# Challenge
Starting at the line that contains "const bakedCrust = new", copy every line down to the line that contains "if empty is", inclusive, exactly as it stands. Omit all other lines.

# Stored data
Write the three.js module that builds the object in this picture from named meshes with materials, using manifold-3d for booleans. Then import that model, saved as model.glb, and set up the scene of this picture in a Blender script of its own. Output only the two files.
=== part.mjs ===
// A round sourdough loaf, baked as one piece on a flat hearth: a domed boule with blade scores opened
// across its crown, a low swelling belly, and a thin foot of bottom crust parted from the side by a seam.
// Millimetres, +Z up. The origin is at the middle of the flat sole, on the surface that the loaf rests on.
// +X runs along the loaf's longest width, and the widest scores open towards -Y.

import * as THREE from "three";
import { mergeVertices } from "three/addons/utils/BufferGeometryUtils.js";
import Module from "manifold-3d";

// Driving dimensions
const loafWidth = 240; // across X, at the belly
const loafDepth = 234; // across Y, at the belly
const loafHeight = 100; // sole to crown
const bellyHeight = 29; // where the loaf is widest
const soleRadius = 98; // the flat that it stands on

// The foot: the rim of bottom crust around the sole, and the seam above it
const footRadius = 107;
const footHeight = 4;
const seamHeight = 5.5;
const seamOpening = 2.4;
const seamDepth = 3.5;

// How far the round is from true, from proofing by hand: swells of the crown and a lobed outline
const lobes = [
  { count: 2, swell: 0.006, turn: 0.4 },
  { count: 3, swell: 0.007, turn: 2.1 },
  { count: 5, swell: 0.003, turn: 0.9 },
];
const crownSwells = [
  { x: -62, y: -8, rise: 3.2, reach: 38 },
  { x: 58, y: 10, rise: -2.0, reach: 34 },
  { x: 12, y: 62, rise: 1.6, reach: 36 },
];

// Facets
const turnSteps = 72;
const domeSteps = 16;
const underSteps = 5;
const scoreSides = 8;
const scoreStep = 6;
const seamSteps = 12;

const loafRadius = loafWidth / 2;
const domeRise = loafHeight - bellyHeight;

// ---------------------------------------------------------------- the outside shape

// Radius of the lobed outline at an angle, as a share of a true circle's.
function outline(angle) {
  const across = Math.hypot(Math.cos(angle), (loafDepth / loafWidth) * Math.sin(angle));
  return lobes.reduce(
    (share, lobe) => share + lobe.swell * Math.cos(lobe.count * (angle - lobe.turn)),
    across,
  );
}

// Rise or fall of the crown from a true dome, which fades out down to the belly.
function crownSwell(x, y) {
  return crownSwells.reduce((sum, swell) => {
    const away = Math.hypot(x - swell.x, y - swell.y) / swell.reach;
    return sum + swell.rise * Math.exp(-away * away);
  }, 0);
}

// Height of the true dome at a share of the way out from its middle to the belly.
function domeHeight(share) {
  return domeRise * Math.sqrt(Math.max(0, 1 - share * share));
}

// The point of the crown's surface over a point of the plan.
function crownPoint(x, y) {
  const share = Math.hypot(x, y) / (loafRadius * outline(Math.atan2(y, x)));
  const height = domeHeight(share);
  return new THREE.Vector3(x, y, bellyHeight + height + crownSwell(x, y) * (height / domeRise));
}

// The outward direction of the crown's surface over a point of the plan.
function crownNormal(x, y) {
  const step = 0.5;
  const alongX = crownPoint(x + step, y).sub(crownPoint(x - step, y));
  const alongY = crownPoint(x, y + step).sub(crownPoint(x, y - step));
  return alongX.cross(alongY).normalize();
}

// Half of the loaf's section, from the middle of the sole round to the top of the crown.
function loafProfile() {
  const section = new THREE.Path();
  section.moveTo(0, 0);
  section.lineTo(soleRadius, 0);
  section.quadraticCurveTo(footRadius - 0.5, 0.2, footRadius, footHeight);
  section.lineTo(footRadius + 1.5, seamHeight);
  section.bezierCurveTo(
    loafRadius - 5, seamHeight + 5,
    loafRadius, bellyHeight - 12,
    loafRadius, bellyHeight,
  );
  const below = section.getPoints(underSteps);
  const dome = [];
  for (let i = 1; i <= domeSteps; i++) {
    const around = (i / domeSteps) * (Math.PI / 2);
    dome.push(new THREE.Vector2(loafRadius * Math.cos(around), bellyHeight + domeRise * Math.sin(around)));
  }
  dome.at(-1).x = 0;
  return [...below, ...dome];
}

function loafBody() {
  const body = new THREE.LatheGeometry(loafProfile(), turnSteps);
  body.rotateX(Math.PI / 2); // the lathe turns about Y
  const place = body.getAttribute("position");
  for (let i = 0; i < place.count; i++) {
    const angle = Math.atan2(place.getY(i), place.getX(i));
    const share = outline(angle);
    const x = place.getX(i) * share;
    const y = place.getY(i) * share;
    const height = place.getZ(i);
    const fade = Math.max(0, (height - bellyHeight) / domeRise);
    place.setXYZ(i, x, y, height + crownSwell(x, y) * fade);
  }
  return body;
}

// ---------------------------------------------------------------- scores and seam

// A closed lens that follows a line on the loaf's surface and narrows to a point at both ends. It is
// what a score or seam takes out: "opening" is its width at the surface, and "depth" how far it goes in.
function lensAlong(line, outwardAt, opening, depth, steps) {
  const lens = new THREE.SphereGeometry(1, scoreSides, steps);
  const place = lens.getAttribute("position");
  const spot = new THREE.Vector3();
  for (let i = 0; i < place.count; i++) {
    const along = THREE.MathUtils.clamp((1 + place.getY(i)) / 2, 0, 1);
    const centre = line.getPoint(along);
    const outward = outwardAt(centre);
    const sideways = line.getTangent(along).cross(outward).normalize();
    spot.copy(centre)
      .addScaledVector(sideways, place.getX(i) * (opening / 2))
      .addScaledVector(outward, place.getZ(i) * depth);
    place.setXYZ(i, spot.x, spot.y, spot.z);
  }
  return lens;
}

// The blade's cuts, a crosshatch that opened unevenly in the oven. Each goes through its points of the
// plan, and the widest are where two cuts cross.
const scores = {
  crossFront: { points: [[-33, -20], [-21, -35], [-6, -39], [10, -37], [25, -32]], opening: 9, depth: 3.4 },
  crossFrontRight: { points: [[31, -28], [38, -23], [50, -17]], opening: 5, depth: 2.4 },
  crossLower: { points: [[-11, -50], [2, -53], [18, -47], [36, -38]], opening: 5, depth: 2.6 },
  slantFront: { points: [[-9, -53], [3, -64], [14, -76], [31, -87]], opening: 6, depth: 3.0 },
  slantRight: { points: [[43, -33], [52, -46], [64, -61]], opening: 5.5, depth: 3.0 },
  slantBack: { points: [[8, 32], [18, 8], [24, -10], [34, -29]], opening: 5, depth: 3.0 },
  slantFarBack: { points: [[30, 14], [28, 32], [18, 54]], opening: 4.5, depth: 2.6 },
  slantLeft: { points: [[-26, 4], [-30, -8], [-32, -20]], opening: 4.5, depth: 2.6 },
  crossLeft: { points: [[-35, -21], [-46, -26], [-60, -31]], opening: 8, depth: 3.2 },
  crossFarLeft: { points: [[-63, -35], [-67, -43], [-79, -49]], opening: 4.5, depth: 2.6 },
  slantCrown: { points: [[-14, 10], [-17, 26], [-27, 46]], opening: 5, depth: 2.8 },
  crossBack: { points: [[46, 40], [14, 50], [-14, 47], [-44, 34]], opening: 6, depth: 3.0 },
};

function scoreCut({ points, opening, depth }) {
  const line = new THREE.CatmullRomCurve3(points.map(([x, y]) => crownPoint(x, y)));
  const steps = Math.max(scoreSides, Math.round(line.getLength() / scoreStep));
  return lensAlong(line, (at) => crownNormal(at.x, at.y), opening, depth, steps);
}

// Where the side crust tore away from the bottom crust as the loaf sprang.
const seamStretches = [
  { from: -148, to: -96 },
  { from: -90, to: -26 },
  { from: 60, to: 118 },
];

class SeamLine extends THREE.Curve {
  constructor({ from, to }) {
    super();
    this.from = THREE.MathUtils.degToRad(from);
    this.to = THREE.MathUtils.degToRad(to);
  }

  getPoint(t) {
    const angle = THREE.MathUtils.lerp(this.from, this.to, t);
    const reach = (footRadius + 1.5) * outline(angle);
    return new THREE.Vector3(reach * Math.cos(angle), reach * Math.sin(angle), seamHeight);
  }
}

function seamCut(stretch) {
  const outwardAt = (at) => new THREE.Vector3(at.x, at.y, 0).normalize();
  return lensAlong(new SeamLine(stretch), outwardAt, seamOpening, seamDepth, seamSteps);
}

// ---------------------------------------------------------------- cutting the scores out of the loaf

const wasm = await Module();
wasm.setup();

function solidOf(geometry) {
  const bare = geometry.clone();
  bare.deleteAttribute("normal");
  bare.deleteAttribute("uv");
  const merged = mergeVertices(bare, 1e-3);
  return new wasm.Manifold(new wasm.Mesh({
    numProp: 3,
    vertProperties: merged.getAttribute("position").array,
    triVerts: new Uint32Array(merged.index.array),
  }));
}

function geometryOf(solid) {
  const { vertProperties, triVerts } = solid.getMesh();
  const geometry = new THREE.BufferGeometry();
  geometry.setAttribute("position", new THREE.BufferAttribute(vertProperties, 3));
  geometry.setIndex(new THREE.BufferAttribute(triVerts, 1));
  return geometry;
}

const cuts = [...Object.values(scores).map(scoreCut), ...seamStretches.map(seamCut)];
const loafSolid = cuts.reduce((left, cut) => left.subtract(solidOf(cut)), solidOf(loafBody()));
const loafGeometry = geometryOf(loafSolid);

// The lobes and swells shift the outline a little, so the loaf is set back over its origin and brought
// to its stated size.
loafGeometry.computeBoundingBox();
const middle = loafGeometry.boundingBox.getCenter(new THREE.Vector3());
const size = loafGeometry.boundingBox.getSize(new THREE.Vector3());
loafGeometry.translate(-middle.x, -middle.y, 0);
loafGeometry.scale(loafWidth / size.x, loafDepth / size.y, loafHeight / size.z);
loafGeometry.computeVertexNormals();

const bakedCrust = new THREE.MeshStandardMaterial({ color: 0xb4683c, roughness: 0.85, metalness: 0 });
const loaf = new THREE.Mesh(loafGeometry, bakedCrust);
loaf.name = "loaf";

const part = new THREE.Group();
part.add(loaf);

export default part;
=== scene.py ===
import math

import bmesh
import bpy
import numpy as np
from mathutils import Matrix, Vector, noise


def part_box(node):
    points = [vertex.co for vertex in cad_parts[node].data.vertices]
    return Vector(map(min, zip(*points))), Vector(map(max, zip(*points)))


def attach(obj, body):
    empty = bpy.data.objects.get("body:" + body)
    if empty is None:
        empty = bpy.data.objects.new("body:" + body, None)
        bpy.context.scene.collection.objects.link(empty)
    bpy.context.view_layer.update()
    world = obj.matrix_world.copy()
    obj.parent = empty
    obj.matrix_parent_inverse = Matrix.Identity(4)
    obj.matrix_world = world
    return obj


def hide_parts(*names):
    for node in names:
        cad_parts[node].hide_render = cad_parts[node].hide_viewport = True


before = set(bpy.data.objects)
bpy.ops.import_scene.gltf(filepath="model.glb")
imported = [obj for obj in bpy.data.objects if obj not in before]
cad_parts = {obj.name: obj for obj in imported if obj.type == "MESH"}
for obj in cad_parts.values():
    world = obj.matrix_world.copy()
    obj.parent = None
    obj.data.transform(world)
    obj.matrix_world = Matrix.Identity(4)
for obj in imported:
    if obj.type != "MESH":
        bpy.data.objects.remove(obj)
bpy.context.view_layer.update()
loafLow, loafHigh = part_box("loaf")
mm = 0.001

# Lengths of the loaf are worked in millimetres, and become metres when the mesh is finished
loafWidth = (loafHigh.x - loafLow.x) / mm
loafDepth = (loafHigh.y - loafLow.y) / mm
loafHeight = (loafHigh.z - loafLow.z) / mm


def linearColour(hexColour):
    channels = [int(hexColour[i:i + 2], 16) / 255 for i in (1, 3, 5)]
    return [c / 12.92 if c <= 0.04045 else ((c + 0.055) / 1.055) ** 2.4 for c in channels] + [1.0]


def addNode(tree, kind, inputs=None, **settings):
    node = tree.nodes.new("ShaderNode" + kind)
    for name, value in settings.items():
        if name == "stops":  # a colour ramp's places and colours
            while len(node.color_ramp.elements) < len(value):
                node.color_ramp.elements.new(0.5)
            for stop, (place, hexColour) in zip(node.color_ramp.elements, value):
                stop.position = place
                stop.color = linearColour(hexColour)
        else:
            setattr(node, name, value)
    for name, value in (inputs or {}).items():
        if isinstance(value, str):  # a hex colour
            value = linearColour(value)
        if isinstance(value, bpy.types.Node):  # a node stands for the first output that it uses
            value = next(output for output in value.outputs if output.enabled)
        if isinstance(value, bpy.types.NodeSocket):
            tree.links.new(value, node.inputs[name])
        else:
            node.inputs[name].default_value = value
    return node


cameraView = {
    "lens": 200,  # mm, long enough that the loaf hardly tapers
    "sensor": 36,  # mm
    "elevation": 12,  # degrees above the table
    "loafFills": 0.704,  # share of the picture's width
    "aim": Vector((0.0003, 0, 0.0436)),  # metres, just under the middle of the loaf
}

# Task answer
const bakedCrust = new THREE.MeshStandardMaterial({ color: 0xb4683c, roughness: 0.85, metalness: 0 });
const loaf = new THREE.Mesh(loafGeometry, bakedCrust);
loaf.name = "loaf";

const part = new THREE.Group();
part.add(loaf);

export default part;
=== scene.py ===
import math

import bmesh
import bpy
import numpy as np
from mathutils import Matrix, Vector, noise


def part_box(node):
    points = [vertex.co for vertex in cad_parts[node].data.vertices]
    return Vector(map(min, zip(*points))), Vector(map(max, zip(*points)))


def attach(obj, body):
    empty = bpy.data.objects.get("body:" + body)
    if empty is None:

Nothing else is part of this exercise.